JetBlue Airways
JetBlue Airways said Thursday that two of its crew members aboard a Wednesday night flight from Boston to Charleston, South Carolina fell ill. In this photo, travelers walk past the tails of JetBlue airplanes in the airport terminal at Ronald Reagan Washington National Airport in Arlington, Virginia. Photo credit should read SAUL LOEB/AFP/Getty Images

JetBlue Airways said Thursday that two of its crew members fell ill aboard a Wednesday night flight from Boston to Charleston, South Carolina. According to the airline, the cause of the odor was nail polish. A representative for the budget carrier confirmed the incident to International Business Times in a statement.

“The crew on JetBlue flight 1667 reported an odor in the cabin,” the airline told IBT. “The aircraft was inspected and the odor was determined to be nail polish remover.”

Airline spokesperson Doug McGraw told the Associated Press that the employees were told to check-in with medical professionals upon the flight landing in South Carolina. No passengers were affected by the odor during the flight.

Odors have been a frequent perpetrator named in incidents in which crew or passengers have fallen sick on JetBlue Airways flights. Wednesday’s incident was the third in a string of events involving an odor on its flights in just a week, the AP reported. JetBlue Airways said it installed carbon air filters to reduce odors on its aircraft.

One of the airline’s flights from Boston to San Diego, California, last week was forced to make an emergency landing in Buffalo, New York after crew members fell sick. Two flight attendants and the flight’s pilot were transported to a hospital near the Buffalo-Niagara International Airport, reported at the time.

“They were saying that there was an incident on the plane where somebody was having a medical issue,” passenger Michael Feuerstein told Fox-affiliate WFXT in Boston. “People were having headaches on the plane. There were children. The smell could be smelled from the wings of the plane to the actual back of the plane.”

In a separate interview with the Cheektowaga Chronicle, Feuerstein said upon landing that the firefighters called to the scene “walked on board with a carbon monoxide detector to the very back of the airplane where after that it started beeping, extremely, extremely, rapidly.”

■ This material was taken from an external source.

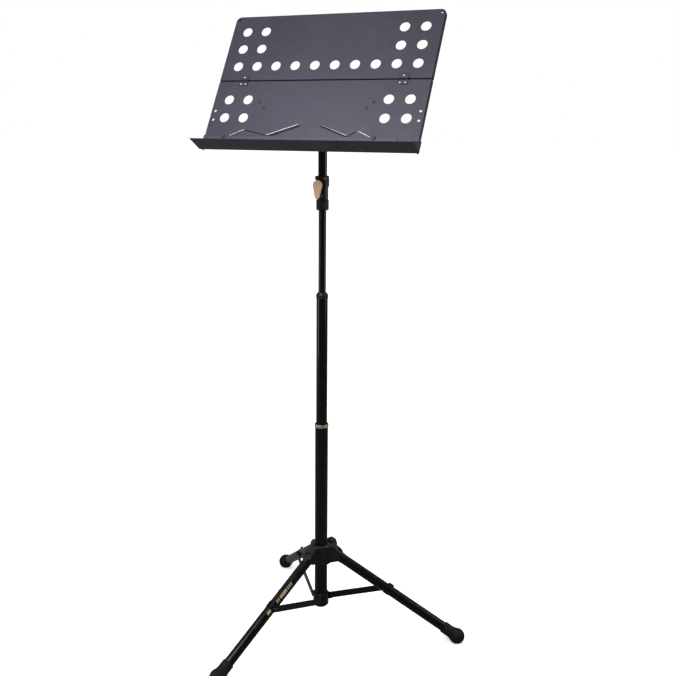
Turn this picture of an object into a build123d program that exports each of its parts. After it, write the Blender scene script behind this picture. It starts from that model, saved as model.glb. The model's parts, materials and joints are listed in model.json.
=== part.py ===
from build123d import *
import os
from math import cos, radians, sin, sqrt

# Folding music stand, millimetres. +Z is up, the floor is z = 0 and the mast stands on the Z axis.
# The reader stands on the -Y side, so the desk faces -Y and leans back.
# Station names that start with z_ are heights over the floor in the opened, extended pose.

# Desk: two folded sheet panels and a shelf
desk_width = 500.0
upper_height = 168.5
lower_height = 170.0
panel_gap = 2.0
panel_sheet = 1.0
flange_depth = 10.0
bend_radius = 1.2
top_corner_radius = 12.0
desk_tilt = 30.5
hole_diameter = 23.0
hole_columns = 10
column_pitch = 47.2
row_pitch = 45.0
upper_first_row = 37.0
lower_first_row = 48.0
corner_hole_diameter = 5.0
corner_hole_inset = 8.5
edge_hole_diameter = 6.0
edge_hole_rows = (76.0, 98.0)

# Shelf at the bottom of the desk
tray_sheet = 1.2
tray_depth = 44.0
tray_overhang = 5.0
tray_lip = 8.0
tray_lip_inset = 34.0
tray_upstand = 18.0
tray_cheek = 24.0
tray_rivet_spots = (80.0, 235.0)
tray_rivet_height = 8.0

# Front hinges between the two panels
hinge_centre = 188.0
hinge_width = 22.0
hinge_leaf = 13.0
hinge_sheet = 1.2
knuckle_radius = 2.2
knuckle_middle = 7.4
hinge_pin_radius = 1.2
hinge_axis_depth = 2.5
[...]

A JetBlue Airways flight from California to Florida earlier this month was diverted to Oklahoma City after a foul odor coming from the cockpit caused five of its 135 passengers to experience trouble breathing, IBT previously reported. Passengers were reportedly treated with oxygen tanks to stabilize their breathing after eight ambulances arrived on the scene at the Will Rogers World Airport.